Well the den that the fox has under my parents deck is probably pretty cozy. It’s nice and dry because the back yard drains very well. I am not sure about the little ones though. It is still a bit early in the New England spring to see kits.

Well the fox and his wife without any strife, cut up the goose with a carving knife. They never had such a supper in their life and the little ones chewed on the bones-o, bones-o, bones-o.
So, the fox hunted his supper, and brought it home to the missus as it were. Foxes are omnivorous, but, they lack opposable thumbs for the operation of tools though.
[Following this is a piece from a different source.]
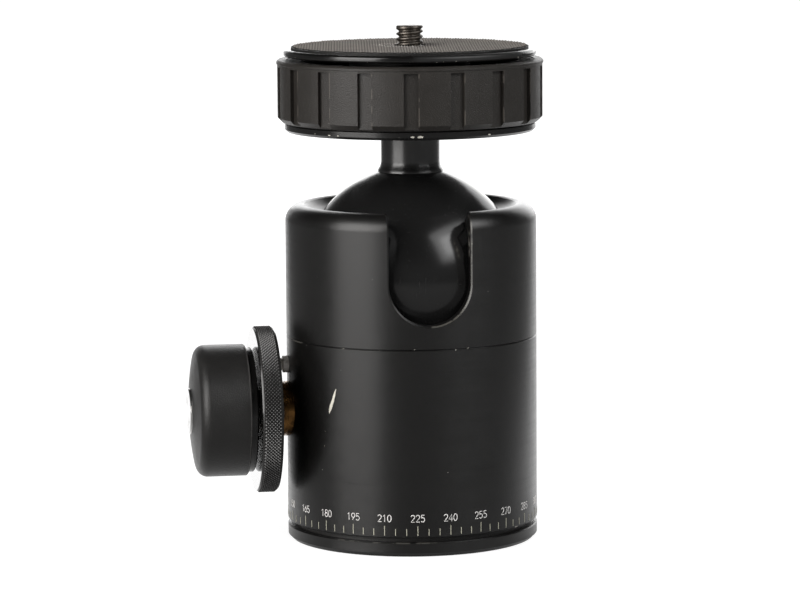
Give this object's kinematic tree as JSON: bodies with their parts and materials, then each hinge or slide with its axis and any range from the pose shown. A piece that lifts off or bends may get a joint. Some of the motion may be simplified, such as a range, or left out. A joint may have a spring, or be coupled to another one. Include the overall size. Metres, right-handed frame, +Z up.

The goose met an untimely demise (may have been deserved though, there was probably some little kid it had menaced) but had lived a pretty good life over there in town. And thems of us that eat meat oughta know where it comes from and what kind of life it lived before it came to our plate.

Weddings

Poor Dr. M. is tired of thinking about her upcoming wedding. I thought the hippies had solved that problem: don't have a wedding, just shack up. If you feel you need a document of some sort to prove you are married, if you wish to be in such a state, then let me know and I'll write something up for you. I am an ordained minister, despite being an atheist. Some people see this as oxymoronic but I don't have any problems with it at all. So, occasionally, I conduct weddings.

Marriage is a public contract: two people make an agreement with each other and proclaim the details of that agreement at some sort of public ceremony. That ceremony traditionally includes two people who act as the public representatives to the creation of the contract, and a person who is willing to certify that a significant number of citizens would think that all four participants knew what they are doing, by some sort of standard, though not necessarily every standard.

The basic message of a wedding ceremony is that the participants are asking the community to recognize and support their agreement. They say that this agreement is to lash the rest of their lives. Yet, when they feel they are unable to continue in the contract, they fail to ask the representatives of their community for assistance in resolving their difficulty. That seems very rude to me.